Cuesta creer que a estas alturas de la película se siga juzgando de antemano a una persona por razones meramente infundadas. El prejuicio es como esa heridita tan impertinentemente ubicada que tanto cuesta curar, que no deja de sangrar y que en muchas ocasiones acaba infectándose. Cuesta verdaderamente asumir que la diferencia de sexo, en particular, se erija una y otra vez en barrera infranqueable, en abismo insalvable, en manantial abundante de robustas aprensiones. Se trata de un drama cotidiano —sería gracioso y pintoresco si solo surgiera muy puntualmente— que nos hace a algunos sonrojar con violencia, escenas singulares de comedia trasnochada y ochentera que se repiten día tras día en los ámbitos más cercanos, más familiares, y que intentaremos ilustrar aquí con brocha gorda y nuestra habitual torpeza.
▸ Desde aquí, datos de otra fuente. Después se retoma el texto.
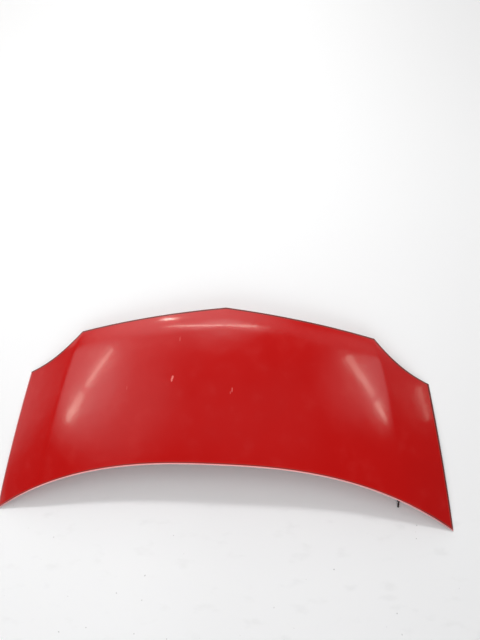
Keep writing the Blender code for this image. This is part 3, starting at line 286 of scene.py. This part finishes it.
class PanelShape:
    """The panel's outline in plan and the height of its skin, worked out from the form's sizes."""

    def __init__(self, form):
        self.form = form
        self.half_width = form.rear_width / 2
        self.tilt = 0.0
        self.lift = 0.0
        outer = self.hem_foot(form.lamp_outer_x, form.lamp_outer_run)
        rear = self.hem_foot(self.half_width, 0)
        self.tilt = (rear - outer) / form.lamp_outer_run
        self.lift = -rear

    def rear_run(self, x):
        return self.form.rear_bow * (1 - abs(x / self.half_width) ** self.form.rear_bow_power)

    def front_run(self, x):
        form = self.form
        share = abs(x) / form.lamp_inner_x
        bow = 4 * form.front_bow * share * max(0.0, 1 - share)
        return form.length + (form.lamp_inner_run - form.length) * share + bow

    def lamp_point(self, share):
        form = self.form
        inner = Vector((form.lamp_inner_x, form.lamp_inner_run))
        outer = Vector((form.lamp_outer_x, form.lamp_outer_run))
        inward = Vector((outer.y - inner.y, inner.x - outer.x)).normalized()
        return inner.lerp(outer, share) + inward * (4 * form.lamp_hollow * share * (1 - share))

    def column_ends(self, column):
        form = self.form
        if column <= INNER_COLUMNS:
            share = 1 - (1 - column / INNER_COLUMNS) ** COLUMN_CROWDING
            x, front_x = form.crease_rear_x * share, form.lamp_inner_x * share
            return Vector((x, self.rear_run(x))), Vector((front_x, self.front_run(front_x)))
        share = (column - INNER_COLUMNS) / OUTER_COLUMNS
        x = form.crease_rear_x + (self.half_width - form.crease_rear_x) * share
        return Vector((x, self.rear_run(x))), self.lamp_point(share)

    def edge_lean(self, column, end):
        """Cosine of the angle between the rear (0) or front (1) edge and the X axis."""
        step = 0.25
        before, after = self.column_ends(column - step)[end], self.column_ends(column + step)[end]
        return (after.x - before.x) / (after - before).length

    def station(self, column, row, inset):
        """Plan point of a grid station when the outline is moved in by inset."""
        if column > INNER_COLUMNS:
            rear, lamp = self.column_ends(COLUMNS)
            slant = math.sin((lamp - rear).angle(self.column_ends(COLUMNS - 1)[0] - rear))
            width = self.half_width - self.form.crease_rear_x
            shrink = inset / (slant * width) * self.edge_lean(COLUMNS, 0)
            column = INNER_COLUMNS + (column - INNER_COLUMNS) * (1 - shrink)
        rear, front = self.column_ends(column)
        length = (front - rear).length
        rear_share = inset / (self.edge_lean(column, 0) * length)
        front_share = inset / (self.edge_lean(column, 1) * length)
        share = 1 - (1 - row / ROWS) ** ROW_CROWDING
        return rear.lerp(front, rear_share + (1 - rear_share - front_share) * share)

    def height(self, x, run):
        form = self.form
        reach = abs(x) / self.half_width
        square = form.crown_squareness
        crown = form.crown_rise * ((1 - square) * reach**2 + square * reach**4)
        arch = (run - form.arch_top_run) ** 2 / (2 * form.arch_radius)
        nose = max(0.0, 1 - (self.front_run(x) - run) / form.nose_band)
        start = self.rear_run(form.crease_rear_x)
        along = (run - start) / (form.lamp_inner_run - start)
        line = form.crease_rear_x + (form.lamp_inner_x - form.crease_rear_x) * along
        beyond = min(soft_ramp(abs(x) - line, form.crease_softness), form.shoulder_width)
        slope = form.crease_slope * (form.crease_fade + (1 - form.crease_fade) * min(max(along, 0.0), 1.0))
        shoulder = slope * beyond * (1 - beyond / (2 * form.shoulder_width))
        return -crown - arch - form.nose_drop * nose**2 - shoulder + self.tilt * run + self.lift

    def normal(self, x, run):
        step = 0.001
        across = (self.height(x + step, run) - self.height(x - step, run)) / (2 * step)
        along = (self.height(x, run + step) - self.height(x, run - step)) / (2 * step)
        return Vector((-across, -along, 1)).normalized()

    def hem_foot(self, x, run):
        return self.height(x, run) - self.form.hem_height * self.normal(x, run).z

    def place(self, plan, height):
        return Vector((plan[0], plan[1] - self.form.middle_run, height))

    def on_skin(self, column, row, inset):
        plan = self.station(column, row, inset)
        return self.place(plan, self.height(*plan)), self.normal(*plan)


class EdgeSection:
    """Frame across the panel's edge at one rim station."""

    def __init__(self, shape, column, row):
        self.edge, self.normal = shape.on_skin(column, row, 0.0)
        flange = shape.on_skin(column, row, shape.form.flange_end)[0]
        self.inward = (flange - self.edge) / shape.form.flange_end

    def point(self, inset, drop):
        return self.edge + self.inward * inset - self.normal * drop


# Steps of modelling


def select_only(*items):
    bpy.ops.object.select_all(action="DESELECT")
    for item in items:
        item.select_set(True)
        bpy.context.view_layer.objects.active = item


def apply_modifier(item, kind, **settings):
    select_only(item)
    modifier = item.modifiers.new(kind.lower(), kind)
    for name, value in settings.items():
        setattr(modifier, name, value)
    bpy.ops.object.modifier_apply(modifier=modifier.name)


def smooth_below(item, degrees):
    select_only(item)
    bpy.ops.object.shade_smooth_by_angle(angle=math.radians(degrees))


def merged_copy(node, degrees):
    """Copy of a CAD node with its triangles joined and its curved faces smooth."""
    select_only(frame["nodes"][node])
    bpy.ops.object.duplicate()
    item = bpy.context.object
    item.name = item.data.name = node + "_finished"
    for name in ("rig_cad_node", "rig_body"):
        del item[name]
    select_only(item)
    bpy.ops.object.mode_set(mode="EDIT")
    bpy.ops.mesh.select_all(action="SELECT")
    bpy.ops.mesh.remove_doubles(threshold=WELD_GAP)
    bpy.ops.object.mode_set(mode="OBJECT")
    smooth_below(item, degrees)
    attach(item, "root")
    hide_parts(node)
    return item


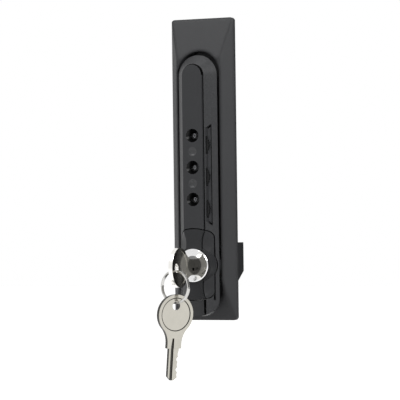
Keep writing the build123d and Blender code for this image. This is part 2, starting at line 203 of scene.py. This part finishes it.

José Luis —por tirar de nombre exquisito— ha llamado a la compañía telefónica para que le instalen por fin la fibra y así poder ver los partidicos de su equipo cómodamente arrellanado en su sofá de polipiel, y se ha presentado una persona de la empresa a primera hora de la mañana con la escalera al hombro y la taladradora en la mano: una chica, en concreto, debidamente acreditada, con un anillo atravesado en la nariz y dos mechones de color malva, y a José Luis se le han atragantado las dos olivas que estaba masticando: «Es completamente imposible, piensa José Luis, que esta muchacha conozca el oficio. Milagro será que no me taladre el frigorífico o la urna de la abuela». Ernesto franquea la puerta del avión y gira el cuello hacia la cabina por curiosidad, por ese amor secreto que profesa a la aeronáutica desde niño, y encuentra a una mujer a los mandos del aparato. Camina luego en busca de su asiento, sudando, pálido como un cadáver: «No vamos a despegar, piensa, aterrado, nos estamparemos contra la tapia. Estamos muertos». Resulta que al final sí que despegan, y Ernesto pasa todo el viaje, entre temblores, figurándose que la piloto revisa una revista de moda y masca chicle mientras se pinta las uñas, ignorando deliberadamente las lucecitas de alarma del panel. Angelita no quiere que su ginecólogo sea un hombre, y sus razones son firmes, inquebrantables, fundadas: no permitirá que un marrano hurgue en su cuerpo sacrosanto con esos dedos cochinos de hombre, no tolerará que un cerdo —que nada comprende de la anatomía femenina— la examine con ojitos lascivos. Don Emilio tiene un severo problema de hemorroides. El domingo, después de misa, se ha personado en urgencias con lágrimas en los ojos, rabiando de dolor, y cuando ha visto a la doctora, ha preferido reventarse las almorranas con un alfiler que ha encontrado en el suelo.

Los obstáculos que se oponen en un parlamento para aprobar determinados avances en igualdad son un chiste comparados con el sólido muro de prejuicios que todavía se yergue en la sociedad. Pero nos resulta más cómodo, más moderno, mucho más conveniente fingir amplitud de miras y sonreír con sorpresa y reprobación cuando advertimos las reticencias del vecino.